It’s been a while since I’ve written about e-voting here on DailyTech. Given that the 2008 presidential election is coming up – or is already in progress in some states – it certainly seems like a good time to sit down for a little refresher, doesn’t it?

Accusations of foul play are already flying. As expected, fallout from the U.S. government’s sordid love affair with these newfangled e-voting machines surfaced earlier this week, this time in the early-bird State of West Virginia: voters say the machines are switching their votes, and officials are both sadly and predictably discounting their claims.

There are other stories, of course, but I’m not here to talk about them.

Instead, let’s talk a little bit about the future: namely, the fact there are a number of very smart people officially on the job for proposing a better, more secure presidential election in 2012.

An article in The Economist points out three different proposals for how an e-Voting system might be carried out, each one very different from the others but simultaneously identical in its emphasis on the four things important in any good election: security, privacy, integrity, and accountability.

Of course, our current e-Voting systems promise these things, but then hide the where-and-how inside an information black box. The proposals I am about to describe are backed by vetted techniques in encryption and security science, and do not make use of exotic or closed-source technologies.

The first proposal, currently under development by UK University of Newcastle upon Tyne computer scientist Dr. Peter Ryan, involves a two-part ballot that is torn in half when the voter is finished: the half with the names is kept, and the half with the votes is handed in. The candidates’ names is written in a randomized order, and each possible order is represented equally among all the ballots distributed; the votes, on the other hand, are read with an optical scanner and include a barcode, or some other form of computer-readable identification, with information pointing to the ballot’s original order. This technique has the advantage in that the ballot cannot be read by humans beings who might be inclined to manipulate its results.
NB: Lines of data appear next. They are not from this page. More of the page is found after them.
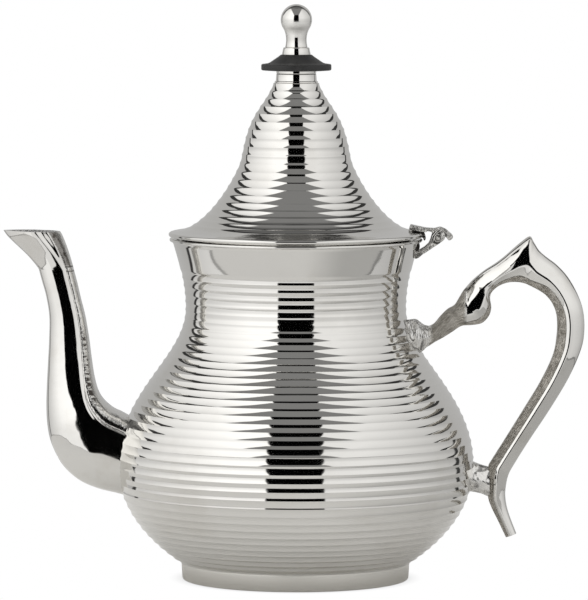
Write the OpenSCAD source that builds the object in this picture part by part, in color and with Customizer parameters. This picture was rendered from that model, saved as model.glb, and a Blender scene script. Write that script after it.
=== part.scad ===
// Ribbed spun-metal pot with a gooseneck spout, a cast scroll handle and a hinged pointed lid.
// The origin is the centre of the foot's underside, +Z is up, the handle is at +X and the spout at -X.
// The body and lid are turned about Z from one chain of Bezier curves each, beaded with round coves.

/* [Body] */
// Largest radius of the belly, over the rib edges
belly_r = 74.5; // [73:0.5:76]
// Smallest radius of the neck, over the rib edges
waist_r = 46.1; // [45.9:0.1:46.3]
// Radius of the mouth's outer edge
mouth_r = 51.5; // [51.5:0.1:51.7]
// Thickness of the sheet at the bottom of a cove
sheet = 0.9; // [0.8:0.1:1.1]
// Number of coves rolled into the body
body_coves = 40; // [38:1:42]
// Depth of a cove on the body
body_cove_depth = 0.28; // [0.2:0.01:0.35]

/* [Foot] */
// Outer radius of the foot band, where it meets the body
foot_r = 47.7; // [47.5:0.1:48]
// How much narrower the foot band is at the bottom
foot_taper = 0.4; // [0.2:0.1:0.5]
// Height of the foot band
foot_h = 7; // [7:0.1:7.2]
// Thickness of the foot band
foot_wall = 1.5; // [1.2:0.1:1.8]

/* [Lid] */
// Number of coves rolled into the lid
lid_coves = 20; // [18:1:22]
// Depth of a cove on the lid
lid_cove_depth = 0.28; // [0.2:0.01:0.35]
// Radius of the lid's rolled rim
rim_r = 53.1; // [52.9:0.1:53.3]
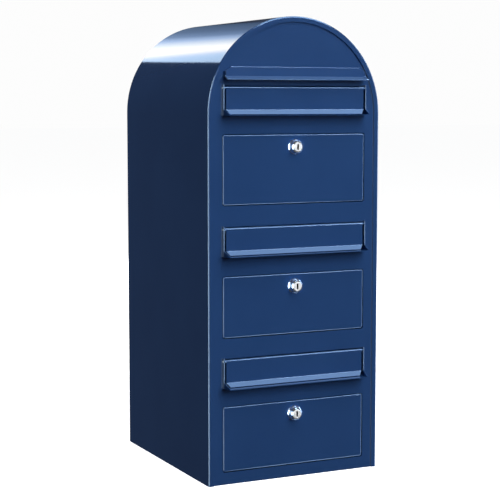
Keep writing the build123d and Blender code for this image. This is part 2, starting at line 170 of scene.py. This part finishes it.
def chrome():
    """Polished plating of the lock's bezel, a little hazy in patches."""
    material, nodes, links, shader = new_material("lock_chrome")
    shader.inputs["Metallic"].default_value = 0.9
    uneven_colour(nodes, links, shader, 120.0, (0.82, 0.83, 0.85), (0.90, 0.90, 0.92))
    uneven_roughness(nodes, links, shader, 300.0, 0.06, 0.12)
    return material


def plug_metal():
    """Satin face of the lock's plug; the keyway behind the face gets painted shade, coloured near
    black.
    """
    material, nodes, links, shader = new_material("lock_plug_satin_keyway_shade")
    shader.inputs["Metallic"].default_value = 0.2
    # painted shade: the base colour runs from pale at the plug's face to near black a little way
    # into the keyway
    depth = rescale(nodes, links, along_axis(nodes, links, "Y"),
                    (PLUG_FACE_Y, PLUG_FACE_Y + KEYWAY_SHADE_DEPTH))
    tone = ramp(nodes, links, depth, [
        (0.40, (0.92, 0.92, 0.93)),
        (0.75, (0.012, 0.012, 0.014)),
    ])
    links.new(tone, shader.inputs["Base Color"])
    uneven_roughness(nodes, links, shader, 260.0, 0.20, 0.32)
    return material


def zinc():
    """Bright zinc plating of the pins, nuts, cams and screws."""
    material, nodes, links, shader = new_material("zinc_plate")
    shader.inputs["Metallic"].default_value = 1.0
    uneven_colour(nodes, links, shader, 90.0, (0.50, 0.51, 0.50), (0.64, 0.65, 0.63))
    uneven_roughness(nodes, links, shader, 200.0, 0.28, 0.42)
    return material


def dress_cad_nodes():
    """Give each CAD node the finish of its material slot in the record."""
    finishes = {
        "powder_coat": powder_coat(),
        "lock_chrome": chrome(),
        "zinc_plated_steel": zinc(),
    }
    satin = plug_metal()
    slots = {entry["node"]: entry["material_slot"] for entry in frame["record"]["subparts"]}
    for name, node in frame["nodes"].items():
        node.data.materials.clear()
        finish = satin if name.endswith("_lock_plug") else finishes[slots[name]]
        node.data.materials.append(finish)


# ---- floor and backdrop --------------------------------------------------
def make_floor():
    """Pale floor that the camera sees, but that the glossy paint does not mirror."""
    bpy.ops.mesh.primitive_plane_add(size=FLOOR_SIZE, location=(0, 0, 0))
    floor = bpy.context.object
    floor.name = "floor"
    material, nodes, links, shader = new_material("floor_pale")
    shader.inputs["Base Color"].default_value = (FLOOR_TONE, FLOOR_TONE, FLOOR_TONE, 1.0)
    shader.inputs["Roughness"].default_value = 0.9
    shader.inputs["Specular IOR Level"].default_value = 0.0
    shader.inputs["Emission Color"].default_value = (*WHITE, 1.0)
    shader.inputs["Emission Strength"].default_value = FLOOR_GLOW
    floor.data.materials.append(material)
    floor.visible_glossy = False
    floor.visible_diffuse = False


def make_world():
    """White for the camera, and a faint even light for everything else."""
    world = bpy.data.worlds.new("studio")
    bpy.context.scene.world = world
    world.use_nodes = True
    nodes, links = world.node_tree.nodes, world.node_tree.links
    nodes.clear()
    seen = nodes.new("ShaderNodeBackground")
    seen.inputs["Color"].default_value = (*WHITE, 1.0)
    seen.inputs["Strength"].default_value = BACKDROP
    lit = nodes.new("ShaderNodeBackground")
    lit.inputs["Color"].default_value = ROOM_COLOUR
    lit.inputs["Strength"].default_value = ROOM_LIGHT
    rays = nodes.new("ShaderNodeLightPath")
    mix = nodes.new("ShaderNodeMixShader")
    links.new(rays.outputs["Is Camera Ray"], mix.inputs["Fac"])
    links.new(lit.outputs["Background"], mix.inputs[1])
    links.new(seen.outputs["Background"], mix.inputs[2])
    out = nodes.new("ShaderNodeOutputWorld")
    links.new(mix.outputs["Shader"], out.inputs["Surface"])


# ---- lights --------------------------------------------------------------
def area_light(name, place, aim, size, power, colour, diffuse, glossy):
    data = bpy.data.lights.new(name, "AREA")
    data.shape = "RECTANGLE"
    data.size, data.size_y = size
    data.energy = power
    data.color = colour
    light = bpy.data.objects.new(name, data)
    light.location = place
    direction = Vector(aim) - Vector(place)
    light.rotation_euler = direction.to_track_quat("-Z", "Y").to_euler()
    light.visible_camera = False
    light.visible_diffuse = diffuse
    light.visible_glossy = glossy
    bpy.context.scene.collection.objects.link(light)


def make_lights():
    """Soft light for the paint, and boxes that are only seen as reflections."""
    for name, place, size, power in SOFT_LIGHTS:
        area_light(name, place, MIDDLE, size, power, WHITE, diffuse=True, glossy=False)
    for name, place, aim, size, power, colour in REFLECTED_BOXES:
        area_light(name, place, aim, size, power, colour, diffuse=False, glossy=True)


def make_barrel_card():
    """Glowing card behind the box, seen only as the bright band along the barrel."""
    mesh = bpy.data.meshes.new("barrel_card")
    corners = [(x, CARD_Y, z) for x, z in CARD_OUTLINE]
    mesh.from_pydata(corners, [], [range(len(corners))])
    card = bpy.data.objects.new("barrel_card", mesh)
    bpy.context.scene.collection.objects.link(card)
    material, nodes, links, shader = new_material("barrel_card_glow")
    across = rescale(nodes, links, along_axis(nodes, links, "X"), (CARD_RAMP_FROM, CARD_RAMP_TO))
    links.new(ramp(nodes, links, across, CARD_RAMP), shader.inputs["Emission Color"])
    shader.inputs["Emission Strength"].default_value = CARD_STRENGTH
    shader.inputs["Base Color"].default_value = (0.0, 0.0, 0.0, 1.0)
    shader.inputs["Specular IOR Level"].default_value = 0.0
    mesh.materials.append(material)
    card.visible_camera = False
    card.visible_diffuse = False
    card.visible_shadow = False


# ---- camera --------------------------------------------------------------
def make_camera():
    data = bpy.data.cameras.new("camera")
    data.sensor_width = SENSOR_WIDTH
    data.lens = CAMERA_LENS
    camera = bpy.data.objects.new("camera", data)
    camera.location = CAMERA_AT
    camera.rotation_euler = (
        math.radians(90 - CAMERA_TILT), 0, math.radians(-CAMERA_AZIMUTH)
    )
    bpy.context.scene.collection.objects.link(camera)
    bpy.context.scene.camera = camera


# ---- build ---------------------------------------------------------------
dress_cad_nodes()
make_floor()
make_barrel_card()
make_lights()
make_world()
make_camera()
bpy.context.scene.view_settings.view_transform = "Standard"
bpy.context.scene.view_settings.look = "None"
Their important bit here is that the each ballot's order is determined by a pseudorandom number, whose seed is generated by a secret key that can be handed out, in parts, to various parties for safekeeping. Since a sequence of “random” numbers – computers cannot generate truly random numbers – is entirely predictable if one knows the original seed, disputes revolving around it can be settled by reassembling the seed and then tracing the number that determined the ballot’s order. Ryan calls this method “Prêt à Voter”.

A second method, which The Economist describes as an elaboration upon the first method, comes to us from Ben Adida and Ron Rivest of the Massacheusetts Institute of Technology. Titled “Scratch & Vote,” (PDF) adds a scratch-off area of the kind used in Lottery Scratchers, which contains a piece of the information used to generate the ballot’s order that, when combined with a public key, divulges the order that candidates are listed in.

A third option, called “Scantegrity II” and devised by cryptography expert David Chaum, consists of a normal “fill-in-the-bubble” ballot printed with special ink that, when used in combination with a special kind of pen, reveals a three-digit code at the center of the filled-in area. A voter could take note of these codes, along with the ballot’s serial number, and log on to a publicly-available election to double check the values of what’s recorded. Since the vote-counting machines’ optical scanners cannot read the characters, it should be impossible for the vote-counting system to store this data – forcing it to regenerate it, based upon what it recorded in the votes, on-the-fly. If the codes presented on the web site match up with what the voter recorded, then the ballot is untouched. If they aren’t, then an investigation can be opened.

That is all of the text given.